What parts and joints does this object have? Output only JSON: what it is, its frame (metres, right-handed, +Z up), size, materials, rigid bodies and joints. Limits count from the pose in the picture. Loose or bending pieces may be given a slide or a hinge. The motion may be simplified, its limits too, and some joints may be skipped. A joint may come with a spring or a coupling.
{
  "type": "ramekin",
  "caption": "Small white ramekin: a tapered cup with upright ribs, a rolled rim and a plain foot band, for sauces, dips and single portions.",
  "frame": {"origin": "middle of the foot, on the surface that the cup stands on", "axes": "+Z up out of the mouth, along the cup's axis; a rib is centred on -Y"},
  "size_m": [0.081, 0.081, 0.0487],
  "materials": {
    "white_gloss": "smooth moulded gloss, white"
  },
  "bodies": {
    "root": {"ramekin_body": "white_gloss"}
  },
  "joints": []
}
☆ ☆ ☆ ☆ ☆ ☆ ☆
Please repeat the material above, word for word and in full.

* _Task result_:
What parts and joints does this object have? Output only JSON: what it is, its frame (metres, right-handed, +Z up), size, materials, rigid bodies and joints. Limits count from the pose in the picture. Loose or bending pieces may be given a slide or a hinge. The motion may be simplified, its limits too, and some joints may be skipped. A joint may come with a spring or a coupling.
{
  "type": "ramekin",
  "caption": "Small white ramekin: a tapered cup with upright ribs, a rolled rim and a plain foot band, for sauces, dips and single portions.",
  "frame": {"origin": "middle of the foot, on the surface that the cup stands on", "axes": "+Z up out of the mouth, along the cup's axis; a rib is centred on -Y"},
  "size_m": [0.081, 0.081, 0.0487],
  "materials": {
    "white_gloss": "smooth moulded gloss, white"
  },
  "bodies": {
    "root": {"ramekin_body": "white_gloss"}
  },
  "joints": []
}